Perhaps we can only process climate destruction as a story but the burning fires, vast destruction and consumptive lifestyles of this novel are real. A prescient read about art, the environment, pandemics and our internal fears.
The Safe Place by Anna Downes, Affirm Press, 2020
Emily is an aspiring actor but her auditions aren’t leading to any work and she’s just been fired from her temp job. When she’s offered an au-pair-ish role by her ex-boss on a coastal property in France, it seems like the life line she needs.
The days are sunny, the landscape is gorgeous and the work is satisfying but some things feel a bit off. The husband is absent and cagey, the wife is friendly but unpredictable and the silent daughter’s unspecific health issues just don’t add up. This is the perfect summer page-turner.
Early Morning Riser by Katherine Heiny, 4th Estate, 2021
Jane is in love with Duncan and Duncan is ‘with’ Jane but in the extra decade and a half he has on her, he was also ‘with’ most of Boyne City.
Having Duncan in your life also means you have his ex-wife Aggie and his co-worker Jimmy. One night, an accident changes everything and the disparate sum of these people equals a new kind of family.
Written with her usual talent for getting human interaction just right, this doesn’t play for laughs as much as her earlier book Standard Deviation (which I love, love, loved) but the wit is still there and I think this one has more heart.
First Love by Gwendoline Riley, Granta, 2017
After reading and love, love loving Gwendoline Riley’s My Phantoms, I rushed to read something else by her. At first, I thought I’d picked up the same book. Here was the same bully of a father, the narcissistic mother, the narrator, Neve, trying to distance herself from a traumatic childhood in Northern England. But in place of a supportive and stable long-term partner for our narrator there is a totally toxic and abusive husband. His emotional and verbal blows are relentless and it’s lucky Riley writes short novels because it would be difficult to read much more of Neve absorbing and accommodating his tirades.

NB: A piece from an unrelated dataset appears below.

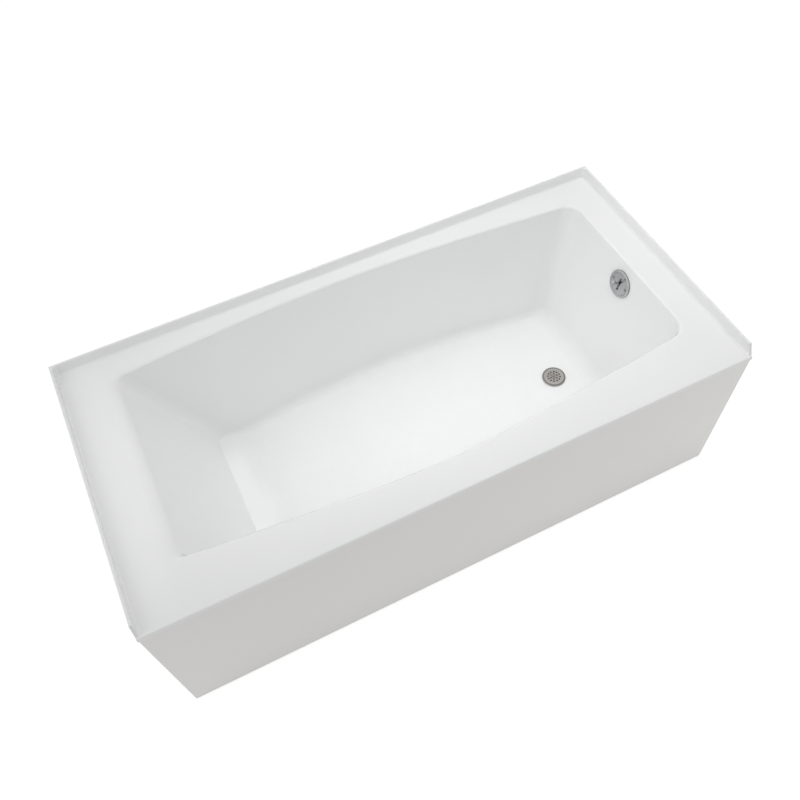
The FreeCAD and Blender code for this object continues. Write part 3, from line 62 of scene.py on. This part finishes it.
class Finish:
    """A procedural material with one Principled shader, and the few nodes that its patterns need."""

    def __init__(self, name, colour, roughness, **sockets):
        self.material = bpy.data.materials.new(name)
        self.material.use_nodes = True
        self.nodes = self.material.node_tree.nodes
        self.links = self.material.node_tree.links
        self.shader = self.nodes["Principled BSDF"]
        self.shader.inputs["Base Color"].default_value = (*colour, 1)
        self.shader.inputs["Roughness"].default_value = roughness
        for socket, value in sockets.items():
            self.shader.inputs[socket.replace("_", " ")].default_value = value
        self.place = self.add("ShaderNodeTexCoord").outputs["Object"]

    def add(self, kind, **settings):
        node = self.nodes.new(kind)
        for name, value in settings.items():
            setattr(node, name, value)
        return node

    def stretched(self, scale):
        """The object's coordinates, scaled differently along each axis."""
        node = self.add("ShaderNodeMapping")
        node.inputs["Scale"].default_value = scale
        self.links.new(self.place, node.inputs["Vector"])
        return node.outputs["Vector"]

    def math(self, operation, *values):
        """The result of a sum on sockets and numbers."""
        node = self.add("ShaderNodeMath", operation=operation)
        for socket, value in zip(node.inputs, values):
            if isinstance(value, (int, float)):
                socket.default_value = value
            else:
                self.links.new(value, socket)
        return node.outputs[0]

    def noise(self, scale, detail=3.0, stretch=None, rough=0.5):
        """Cloudy noise, finer with a larger scale."""
        node = self.add("ShaderNodeTexNoise")
        node.inputs["Scale"].default_value = scale
        node.inputs["Detail"].default_value = detail
        node.inputs["Roughness"].default_value = rough
        place = self.stretched(stretch) if stretch else self.place
        self.links.new(place, node.inputs["Vector"])
        return node.outputs["Fac"]

    def cells(self, scale, stretch=None):
        """The distance to the nearest of many scattered points."""
        node = self.add("ShaderNodeTexVoronoi")
        node.inputs["Scale"].default_value = scale
        place = self.stretched(stretch) if stretch else self.place
        self.links.new(place, node.inputs["Vector"])
        return node.outputs["Distance"]

    def ramp(self, value, stops):
        """Maps a value through greys or colours at the given places."""
        node = self.add("ShaderNodeValToRGB")
        elements = node.color_ramp.elements
        while len(elements) < len(stops):
            elements.new(0.5)
        for element, (place, shade) in zip(elements, stops):
            element.position = place
            element.color = (shade, shade, shade, 1) if isinstance(shade, (int, float)) else (*shade, 1)
        self.links.new(value, node.inputs["Fac"])
        return node.outputs["Color"]

    def vary_colour(self, value, low, high):
        """The base colour goes between two colours with a value."""
        shade = self.ramp(value, [(PATTERN_LOW, low), (PATTERN_HIGH, high)])
        self.links.new(shade, self.shader.inputs["Base Color"])

    def vary_roughness(self, value, low, high):
        """The roughness goes between two numbers with a value."""
        node = self.add("ShaderNodeMapRange")
        node.inputs["From Min"].default_value = PATTERN_LOW
        node.inputs["From Max"].default_value = PATTERN_HIGH
        node.inputs["To Min"].default_value = low
        node.inputs["To Max"].default_value = high
        self.links.new(value, node.inputs["Value"])
        self.links.new(node.outputs["Result"], self.shader.inputs["Roughness"])

    def distance(self, centre):
        """How far each point lies from a centre."""
        node = self.add("ShaderNodeVectorMath", operation="DISTANCE")
        node.inputs[1].default_value = centre
        self.links.new(self.place, node.inputs[0])
        return node.outputs["Value"]

    def paint_hollow_shade(self, shade, reach):
        """Painted shade: the base colour is a shade that falls off towards black in grooves narrower than
        the reach.
        """
        node = self.add("ShaderNodeAmbientOcclusion", samples=PAINTED_SHADE_SAMPLES)
        node.inputs["Distance"].default_value = reach
        unshaded_share = self.ramp(node.outputs["AO"], [(PAINTED_SHADE_SHUT, 0.0), (PAINTED_SHADE_OPEN, 1.0)])
        self.mix_colour(unshaded_share, PAINTED_SHADE_COLOUR, shade)

    def mix_colour(self, part, low, shade):
        """The base colour goes from a plain colour to a shade with a value from 0 to 1."""
        node = self.add("ShaderNodeMixRGB")
        self.links.new(part, node.inputs["Fac"])
        node.inputs["Color1"].default_value = (*low, 1)
        self.links.new(shade, node.inputs["Color2"])
        self.links.new(node.outputs["Color"], self.shader.inputs["Base Color"])

    def bump(self, value, height, strength=1.0):
        """Raises the surface by up to a height, on top of what was raised before."""
        node = self.add("ShaderNodeBump")
        node.inputs["Distance"].default_value = height
        node.inputs["Strength"].default_value = strength
        self.links.new(value, node.inputs["Height"])
        normal = self.shader.inputs["Normal"]
        if normal.links:
            self.links.new(normal.links[0].from_socket, node.inputs["Normal"])
        self.links.new(node.outputs["Normal"], normal)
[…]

the family next door by Sally Hepworth, Pan Macmillan, 2018
This was a slow burn for me. Initially, the set-up of three neighbouring mums with their own secret felt a bit too staged but as other characters were added, the narrative found its way. There’s a lot about the tiredness and chaos of having young kids. I can certainly attest to the truth of it but this is just a warning, in case that’s not what you feel like picking up in your down time.
The Hummingbird by Sandro Veronesi, Weidenfeld & Nicholson, 2021
Marco Carrera is ‘the Hummingbird’. He is an ophthalmologist in Florence. This is the story of his life as told through letters, phone conversations with therapists, emails, conversations and good old-fashioned prose narrative.

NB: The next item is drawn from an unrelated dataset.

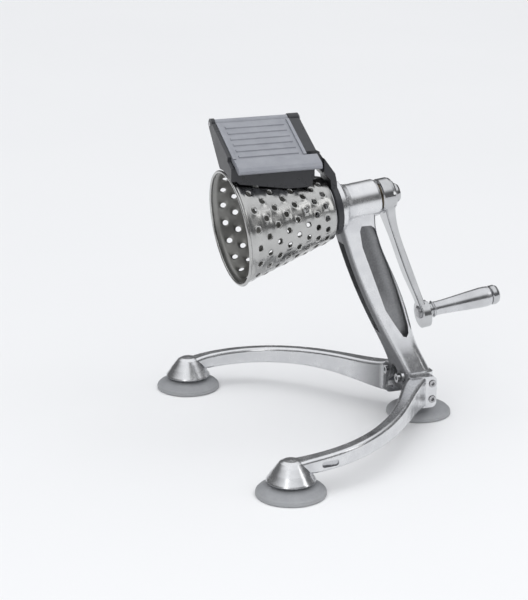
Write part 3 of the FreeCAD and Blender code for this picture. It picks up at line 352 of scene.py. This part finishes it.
def make_cone_skin():
    """The cone's sheet with its rows of punched teeth and its flat end plate."""
    rows = TEETH_ALONG * CELLS
    columns = TEETH_AROUND * CELLS
    step = (CONE_MOUTH - CONE_BACK + 2 * END_MARGIN) / rows
    slope = (CONE_LARGE - CONE_SMALL) / (CONE_BACK - CONE_MOUTH)
    tilt = math.atan(slope)
    mesh = bmesh.new()
    grid, gone = [], set()
    for row in range(rows + 1):
        line = []
        base = CONE_BACK - END_MARGIN + step * row
        for column in range(columns):
            band = min(row // CELLS, TEETH_ALONG - 1)
            shift = (CELLS // 2) * (band % 2)
            i = (column - shift) % CELLS - CELLS // 2
            j = row - band * CELLS - CELLS // 2
            radius = CONE_SMALL + slope * (CONE_BACK - base)
            cell = 2 * math.pi * radius / columns
            angle = 2 * math.pi * column / columns
            along, lift = base, 0.0
            if max(abs(i), abs(j)) <= LIP_CELLS:
                u, v, lift = tooth_shift(i, j, cell, abs(step))
                angle += (u - i * cell) / radius
                along = base - (v - j * abs(step))
            if max(abs(i), abs(j)) < HOLE_CELLS:
                gone.add((row, column))
            radius = CONE_SMALL + slope * (CONE_BACK - along) + lift * math.cos(tilt)
            along += lift * math.sin(tilt)
            spot = Vector((radius * math.cos(angle), radius * math.sin(angle), along))
            line.append(mesh.verts.new(spot * MM))
        grid.append(line)
    grid.append(ring_at(mesh, CONE_LARGE, CONE_MOUTH, columns))
    for radius, along in END_PLATE:
        grid.insert(0, ring_at(mesh, radius, along, columns))
    for row in range(len(grid) - 1):
        for column in range(columns):
            after = (column + 1) % columns
            sheet_row = row - len(END_PLATE)
            ends = {(sheet_row + a, b) for a in (0, 1) for b in (column, after)}
            if ends & gone:
                continue
            mesh.faces.new(
                (grid[row][column], grid[row][after], grid[row + 1][after], grid[row + 1][column])
            )
    loose = [v for v in mesh.verts if not v.link_faces]
    bmesh.ops.delete(mesh, geom=loose, context="VERTS")
    skin = as_object(mesh, "cone_skin")
    wall = skin.modifiers.new("wall", "SOLIDIFY")
    wall.thickness = SHEET * MM
    wall.offset = -1
    # Painted shade: the inner faces take the darker inside material.
    wall.material_offset = 1
    return skin


def make_rim():
    """Rolled bead round the cone's mouth."""
    mesh = bmesh.new()
    around, about = 180, 14
    loops = []
    for step in range(around):
        angle = 2 * math.pi * step / around
        loop = []
        for turn in range(about):
            roll = 2 * math.pi * turn / about
            radius = CONE_LARGE + RIM_OUT + RIM_RADIUS * math.cos(roll)
            along = CONE_MOUTH - RIM_BACK + RIM_RADIUS * math.sin(roll)
            spot = Vector((radius * math.cos(angle), radius * math.sin(angle), along))
            loop.append(mesh.verts.new(spot * MM))
        loops.append(loop)
    for step in range(around):
        here, there = loops[step], loops[(step + 1) % around]
        for turn in range(about):
            after = (turn + 1) % about
            mesh.faces.new((here[turn], there[turn], there[after], here[after]))
    return as_object(mesh, "cone_rim")


cone_skin = make_cone_skin()
cone_rim = make_rim()
for piece in (cone_skin, cone_rim):
    piece.matrix_world = SHAFT_FRAME
    piece.data.materials.append(MATERIALS["spun_steel"])
    piece.data.materials.append(MATERIALS["spun_inside_shaded"])
    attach(piece, "cone_set")
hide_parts("cone")

# Cast, moulded and pressed parts have broken edges.
for names, width, limit in (
    (("stand_column", "leg_near", "leg_far"), 1.1, 32),
    (("hopper", "guard_lid"), 0.45, 40),
    (("crank_arm",), 0.7, 40),
):
    for name in names:
        soft = NODES[name].modifiers.new("broken_edges", "BEVEL")
        soft.width = width * MM
        soft.segments = 2
        soft.limit_method = "ANGLE"
        soft.angle_limit = math.radians(limit)
        soft.harden_normals = True


# ---------------------------------------------------------- floor, light, camera
# The studio's glow at its walls and ceiling, and the two heights between which it changes.
STUDIO_GLOW = (0.16, 1.10)
CEILING_EDGE = (0.42, 0.80)


def make_floor():
    mesh = bpy.data.meshes.new("floor")
    grid = bmesh.new()
    bmesh.ops.create_grid(grid, x_segments=2, y_segments=2, size=14)
    grid.to_mesh(mesh)
    grid.free()
    floor = bpy.data.objects.new("floor", mesh)
    bpy.context.scene.collection.objects.link(floor)
    t = Tree("floor_paper")
    cloud = t.noise(1.5, 3, 0.5)
    color = t.ramp(cloud, 0.3, 0.7, (0.84, 0.845, 0.855), (0.852, 0.857, 0.866))
    mesh.materials.append(t.finish(color, 0.55, None, Specular_IOR_Level=0.15))
    floor.location.z = -0.0004


def add_area(name, place, aim, size, watts):
    data = bpy.data.lights.new(name, "AREA")
    data.shape = "RECTANGLE"
    data.size, data.size_y = size
    data.energy = watts
    lamp = bpy.data.objects.new(name, data)
    lamp.location = place
    lamp.rotation_mode = "QUATERNION"
    lamp.rotation_quaternion = (Vector(aim) - Vector(place)).to_track_quat("-Z", "Y")
    bpy.context.scene.collection.objects.link(lamp)


def make_world():
    """A studio with a broad bright ceiling and dim walls, which the metal reflects as bands."""
    world = bpy.data.worlds.new("studio")
    bpy.context.scene.world = world
    world.use_nodes = True
    nodes, links = world.node_tree.nodes, world.node_tree.links
    direction = nodes.new("ShaderNodeTexCoord")
    height = nodes.new("ShaderNodeSeparateXYZ")
    ceiling = nodes.new("ShaderNodeMapRange")
    ceiling.interpolation_type = "SMOOTHSTEP"
    for name, value in zip(("From Min", "From Max", "To Min", "To Max"), (*CEILING_EDGE, *STUDIO_GLOW)):
        ceiling.inputs[name].default_value = value
    background = nodes["Background"]
    background.inputs["Color"].default_value = (0.95, 0.96, 0.98, 1)
    links.new(direction.outputs["Generated"], height.inputs[0])
    links.new(height.outputs["Z"], ceiling.inputs["Value"])
    links.new(ceiling.outputs["Result"], background.inputs["Strength"])


def make_camera():
    data = bpy.data.cameras.new("camera")
    data.sensor_width = 36
    data.lens = 108
    camera = bpy.data.objects.new("camera", data)
    camera.location = (-0.652, -1.534, 0.633)
    turn, dip = math.radians(20), math.radians(17)
    look = Vector((math.sin(turn) * math.cos(dip), math.cos(turn) * math.cos(dip), -math.sin(dip)))
    camera.rotation_mode = "QUATERNION"
    camera.rotation_quaternion = look.to_track_quat("-Z", "Y")
    bpy.context.scene.collection.objects.link(camera)
    bpy.context.scene.camera = camera


def add_sun(name, aim, strength, spread):
    data = bpy.data.lights.new(name, "SUN")
    data.energy = strength
    data.angle = math.radians(spread)
    lamp = bpy.data.objects.new(name, data)
    lamp.rotation_mode = "QUATERNION"
    lamp.rotation_quaternion = Vector(aim).to_track_quat("-Z", "Y")
    lamp.visible_glossy = False
    bpy.context.scene.collection.objects.link(lamp)


make_floor()
make_world()
add_sun("sky", (0.15, 0.5, -1), 1.28, 96)
add_area("left_softbox", (-1.2, -1.3, 1.0), (0, 0, 0.18), (0.5, 1.0), 2.6)
add_area("right_softbox", (1.3, -1.0, 0.9), (0, 0, 0.15), (0.4, 1.0), 2.0)
make_camera()
bpy.context.scene.view_settings.view_transform = "Standard"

There are a lot of accolades on the cover of this one, so my expectations were sky high. Alas, as a reader, it wasn’t for me. I gave it a good go but the lists, digressions and detail about mid-century furniture and Italian architecture in the 70s weren’t for me. I wonder what it would’ve read like in the original Italian and if it lost anything in translation.
As a writer though, it was an interesting example of non-linear narrative using multiple forms.